The communication of this press release and any other documents or materials relating to the Tender Offers is not being made and such documents and/or materials have not been approved by an authorized person for the purposes of Section 21 of the Financial Services and Markets Act 2000. Accordingly, such documents and/or materials are not being distributed to, and must not be passed on to, the general public in the United Kingdom.  The communication of such documents and/or materials as a financial promotion is only being directed at and made to those persons in the United Kingdom falling within the definition of investment professionals (as defined in Article 19(5) of the Financial Services and Markets Act 2000 (Financial Promotion) Order 2005 (the "Order") or within Article 43(2) of the Order, or high net worth companies, and other persons to whom it may lawfully be communicated, falling within Article 49(2)(a) to (d) of the Order, or to other persons to whom it may lawfully be communicated in accordance with the Order (all such persons together being referred to as "relevant persons"). The Tender Offers are only available to, and Tender Offers will be engaged in only with, relevant persons. Any person who is not a relevant person should not act or rely on any document relating to the Tender Offers or any of its contents.

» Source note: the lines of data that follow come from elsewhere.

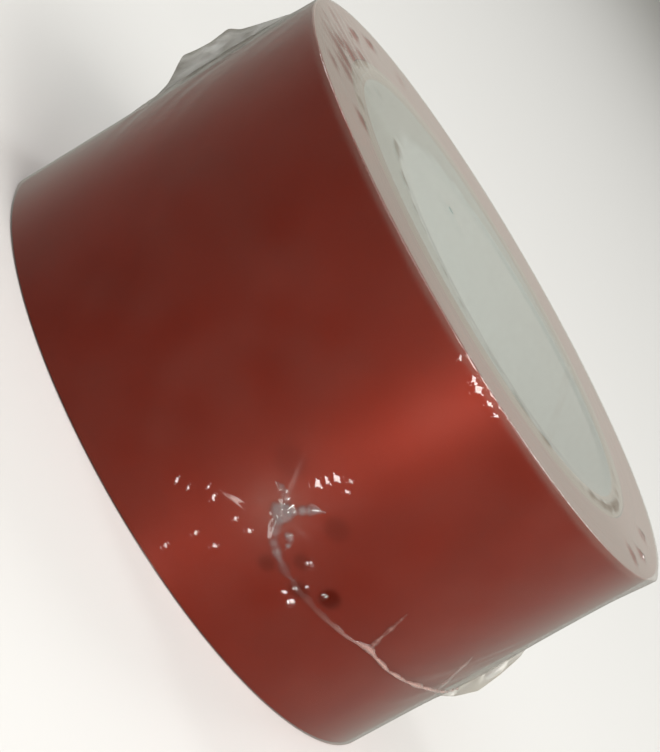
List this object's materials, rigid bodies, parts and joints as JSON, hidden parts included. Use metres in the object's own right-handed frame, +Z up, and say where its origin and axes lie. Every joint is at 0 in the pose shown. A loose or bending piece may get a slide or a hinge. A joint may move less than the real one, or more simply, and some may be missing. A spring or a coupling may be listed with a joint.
{
  "type": "electrical tape roll",
  "caption": "New roll of glossy PVC electrical tape on a paperboard core, sealed in clear shrink film with a trim seam, vent holes and small corner ears.",
  "frame": {"origin": "centre of the lower end face, on the roll's axis", "axes": "+Z up along the roll's axis; -Y is the front, where the film's pucker is, and +X the roll's right"},
  "size_m": [0.0384, 0.0367, 0.0191],
  "materials": {
    "tape": "dark red soft PVC, satin gloss",
    "core_liner": "grey paperboard, matt",
    "core_board": "brown paperboard, matt",
    "film": "clear glossy shrink film",
    "weld": "film melted to a milky bead"
  },
  "bodies": {
    "roll": {"core_inner_ply": "core_liner", "core_middle_ply": "core_board", "core_outer_ply": "core_board", "tape_winding": "tape", "tape_outer_turn": "tape", "film_top_ply": "film", "film_base_ply": "film", "seam_weld_right": "weld", "seam_weld_back": "weld", "seam_weld_left": "weld", "film_pucker": "film"},
    "ear_left": {"film_ear_left": "film"},
    "ear_right": {"film_ear_right": "film"},
    "ear_back": {"film_ear_back": "film"}
  },
  "joints": [
    {"name": "left_ear_fold", "type": "hinge", "parent": "roll", "child": "ear_left", "pos_m": [-0.01826, 0, 0.009], "axis": [0, 0, 1], "range_deg": [-60, 60], "stiffness_Nm_per_rad": 0.000002},
    {"name": "right_ear_fold", "type": "hinge", "parent": "roll", "child": "ear_right", "pos_m": [0.01826, 0, 0.009], "axis": [0, 0, 1], "range_deg": [-60, 60], "stiffness_Nm_per_rad": 0.000002},
    {"name": "back_ear_fold", "type": "hinge", "parent": "roll", "child": "ear_back", "pos_m": [-0.00473, 0.01764, 0.009], "axis": [0, 0, 1], "range_deg": [-60, 60], "stiffness_Nm_per_rad": 0.000002}
  ]
}
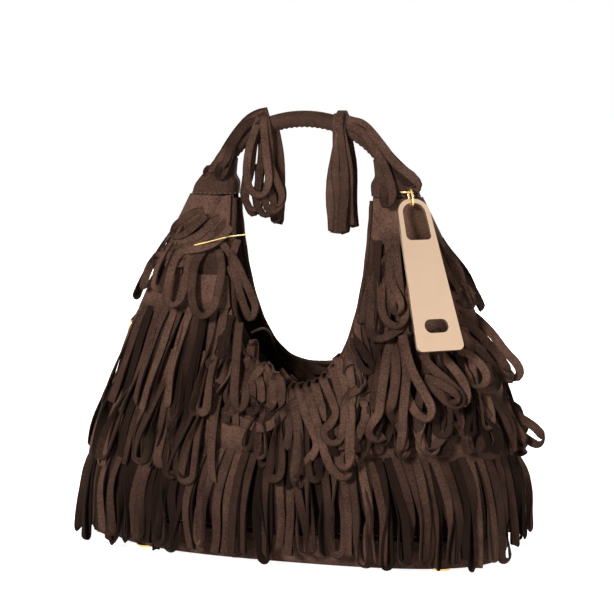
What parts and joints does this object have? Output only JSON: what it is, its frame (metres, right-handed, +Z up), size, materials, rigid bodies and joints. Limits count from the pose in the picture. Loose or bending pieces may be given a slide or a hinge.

Forward-Looking Statements

This press release contains forward-looking statements.  Forward-looking statements are information of a non-historical nature or which relate to future events and are subject to risks and uncertainties.  No assurance can be given that the transactions described herein will be consummated or as to the ultimate terms of any such transactions.  Petrobras undertakes no obligation to publicly update or revise any forward-looking statements, whether as a result of new information or future events or for any other reason.